* _What to do_: Copy each line holding the string "with".
▬▬▬▬▬▬
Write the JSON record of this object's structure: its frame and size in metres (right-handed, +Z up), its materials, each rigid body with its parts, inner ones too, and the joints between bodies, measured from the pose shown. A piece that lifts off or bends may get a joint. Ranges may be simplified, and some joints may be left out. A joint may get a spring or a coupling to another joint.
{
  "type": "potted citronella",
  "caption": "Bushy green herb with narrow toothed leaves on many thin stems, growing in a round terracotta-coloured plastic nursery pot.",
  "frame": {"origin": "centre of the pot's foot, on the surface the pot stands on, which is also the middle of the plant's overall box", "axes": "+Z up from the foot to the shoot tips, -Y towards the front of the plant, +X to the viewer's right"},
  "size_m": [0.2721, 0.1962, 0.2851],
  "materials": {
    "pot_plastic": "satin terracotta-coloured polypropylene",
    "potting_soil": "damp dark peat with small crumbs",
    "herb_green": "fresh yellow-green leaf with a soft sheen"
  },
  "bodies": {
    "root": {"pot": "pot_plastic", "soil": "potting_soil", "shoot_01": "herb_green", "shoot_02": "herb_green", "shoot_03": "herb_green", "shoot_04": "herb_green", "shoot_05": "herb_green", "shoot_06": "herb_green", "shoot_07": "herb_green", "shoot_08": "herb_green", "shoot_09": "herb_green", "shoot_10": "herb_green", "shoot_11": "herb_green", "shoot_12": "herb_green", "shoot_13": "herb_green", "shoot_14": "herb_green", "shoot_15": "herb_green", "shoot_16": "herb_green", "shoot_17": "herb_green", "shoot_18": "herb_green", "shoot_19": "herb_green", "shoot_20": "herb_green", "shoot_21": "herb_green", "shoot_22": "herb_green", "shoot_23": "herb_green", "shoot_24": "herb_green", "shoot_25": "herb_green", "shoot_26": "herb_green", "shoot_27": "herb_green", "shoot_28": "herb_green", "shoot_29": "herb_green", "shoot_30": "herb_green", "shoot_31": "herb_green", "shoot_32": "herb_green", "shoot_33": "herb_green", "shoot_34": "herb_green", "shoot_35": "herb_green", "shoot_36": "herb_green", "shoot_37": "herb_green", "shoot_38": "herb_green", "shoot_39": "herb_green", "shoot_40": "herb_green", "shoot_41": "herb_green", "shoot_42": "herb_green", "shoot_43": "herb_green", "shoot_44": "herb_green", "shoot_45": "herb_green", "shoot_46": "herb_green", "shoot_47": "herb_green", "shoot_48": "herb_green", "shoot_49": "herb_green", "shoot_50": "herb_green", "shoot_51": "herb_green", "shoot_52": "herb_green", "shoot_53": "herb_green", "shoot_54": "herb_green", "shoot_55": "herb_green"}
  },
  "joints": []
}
▬▬▬▬▬▬
* _Solved exercise_:
Write the JSON record of this object's structure: its frame and size in metres (right-handed, +Z up), its materials, each rigid body with its parts, inner ones too, and the joints between bodies, measured from the pose shown. A piece that lifts off or bends may get a joint. Ranges may be simplified, and some joints may be left out. A joint may get a spring or a coupling to another joint.
  "caption": "Bushy green herb with narrow toothed leaves on many thin stems, growing in a round terracotta-coloured plastic nursery pot.",
    "potting_soil": "damp dark peat with small crumbs",
    "herb_green": "fresh yellow-green leaf with a soft sheen"